Today, China is both connected to the rest of the world in ways unimaginable in the 1950s, and has grown wealthy as a consequence. Xi is either unaware of this history, or perhaps believes that technologies like AI can help contain any negative consequences. However, it would probably be safer to bet that like Mao, Xi too has begun to overreach.
Gerry Groot is Senior Lecturer in Chinese Studies and Head of the Department of Asian Studies at the University of Adelaide, South Australia. He has written extensively on united front work as well as soft power, social change as it relates to China and Asian influences on Western culture past and present
 The fall of another former head, Ling Jihua in 2014 was almost certainly more about corruption engaged in before he was made head of the UFWD rather than any activity after assuming that role.

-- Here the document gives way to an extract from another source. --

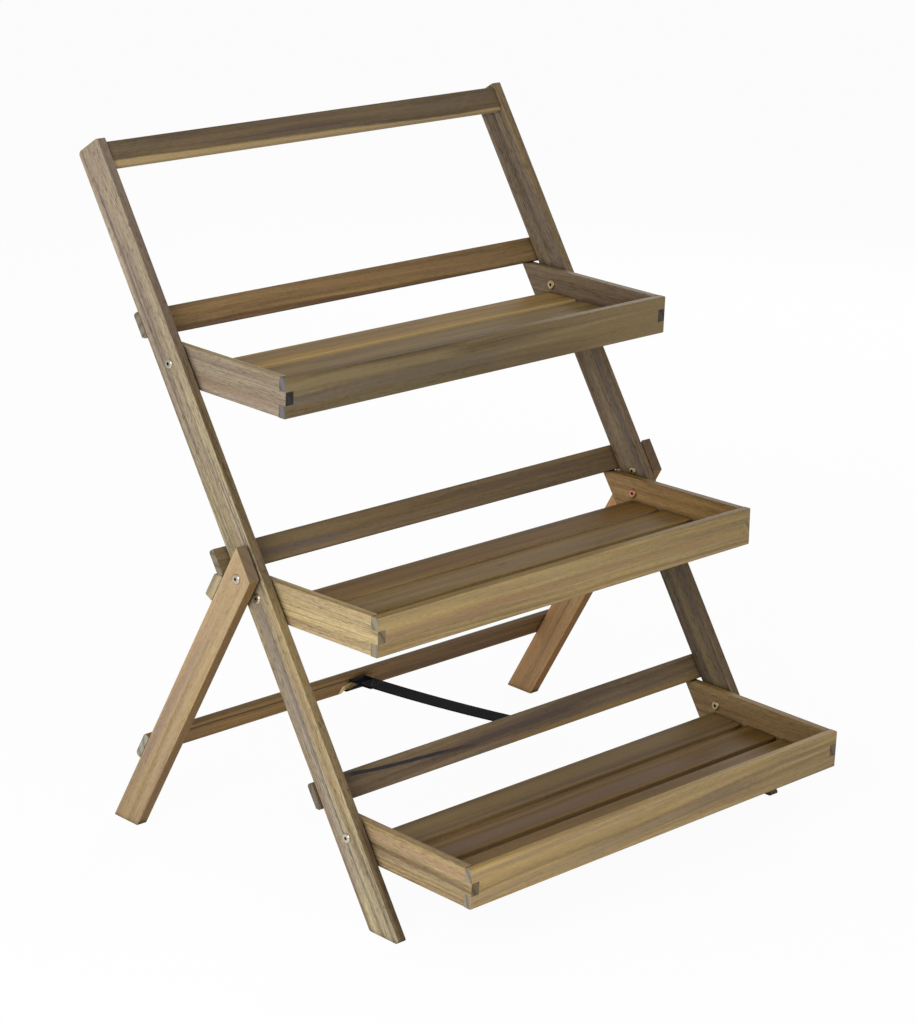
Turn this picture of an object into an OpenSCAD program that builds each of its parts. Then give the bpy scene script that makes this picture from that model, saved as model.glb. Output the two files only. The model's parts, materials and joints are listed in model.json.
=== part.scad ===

 Much of this history is summarized in the book Managing Transitions: The Chinese Communist Party, United Front Work, Corporatism and Hegemony, Groot (2004).
 For some examples of this idiosyncratic activity, see the examples collected by Ray Wang in Ray Wang and Gerry Groot (2018) “Who represents? Xi Jinping’s Grand United Front Work, legitimation, participation and consultative democracy,” Journal of Contemporary China – DOI: 10.1080/10670564.2018.1433573Ray Wang and Gerry Groot.
 China’s five autonomous regions are province-level units nominally set aside for specific ethnic groups. In practice they function little differently from provinces in the degree of control exercised by the CCP.